Let $X$ be a scheme over $F_1$. If $U$ and $V$ are affine open subsets with $U\cap V\ne \emptyset$, then their generic points coincide, as both generic points also form a generic point of any affine subset of $V\cap U$, which is unique.

Let now $U$ be an affine open subset of $X$ with generic point $\eta$. Let $Y$ be the union of all open affine subsets $V\subset X$ which contain $\eta$. Then every open subset of $Y$ contains $\eta$, which implies that $Y$ is connected. Further, $Y$ is open. We show that it also is closed. Let $Z$ be its complement and let $z\in Z$ a point.

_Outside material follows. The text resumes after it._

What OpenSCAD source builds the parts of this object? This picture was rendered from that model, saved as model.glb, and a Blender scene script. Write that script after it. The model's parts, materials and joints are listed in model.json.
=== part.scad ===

Let $W$ be an affine neighborhood of $z$. If $W$ has non-empty intersection with $Y$, then the generic point of $W$ coincides with $\eta$, therefore $W$ is a subset of $Y$ by the definition of $Y$. Hence $W\cap Y=\emptyset$, so $W\subset Z$, and $Z$ contains an open neighborhood of each of its points, so $Z$ is open.

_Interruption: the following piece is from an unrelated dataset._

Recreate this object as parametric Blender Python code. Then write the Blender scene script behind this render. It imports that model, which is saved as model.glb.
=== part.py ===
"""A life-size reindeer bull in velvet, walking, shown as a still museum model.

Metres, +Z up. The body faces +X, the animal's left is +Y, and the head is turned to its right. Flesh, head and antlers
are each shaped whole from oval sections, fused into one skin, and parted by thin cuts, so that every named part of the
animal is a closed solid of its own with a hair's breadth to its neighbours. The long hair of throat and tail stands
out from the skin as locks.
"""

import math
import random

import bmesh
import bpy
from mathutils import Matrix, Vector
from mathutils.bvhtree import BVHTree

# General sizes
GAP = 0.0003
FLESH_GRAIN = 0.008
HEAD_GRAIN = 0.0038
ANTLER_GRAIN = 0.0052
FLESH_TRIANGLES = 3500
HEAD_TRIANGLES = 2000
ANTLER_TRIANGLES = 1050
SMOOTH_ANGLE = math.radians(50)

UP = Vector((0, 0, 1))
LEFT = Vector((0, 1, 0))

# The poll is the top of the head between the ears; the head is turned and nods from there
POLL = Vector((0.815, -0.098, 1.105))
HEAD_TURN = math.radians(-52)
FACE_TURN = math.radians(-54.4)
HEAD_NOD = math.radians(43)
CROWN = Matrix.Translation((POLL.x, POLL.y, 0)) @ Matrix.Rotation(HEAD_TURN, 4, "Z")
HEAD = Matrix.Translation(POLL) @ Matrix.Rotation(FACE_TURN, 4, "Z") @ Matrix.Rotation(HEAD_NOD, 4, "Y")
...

We therefore get a bijection between the set of connected components of $X$ and the set of generic points of affine open subschemes.

Next for any affine open subscheme $U$ there is a unique morphism from $Spec(F_1)$ to $U$ mapping the unique point of $Spec(F_1)$ to the generic point of $U$.

We conclude that $Hom(Spec(F_1),X)$ stands in bijection to $\pi_0(X)$.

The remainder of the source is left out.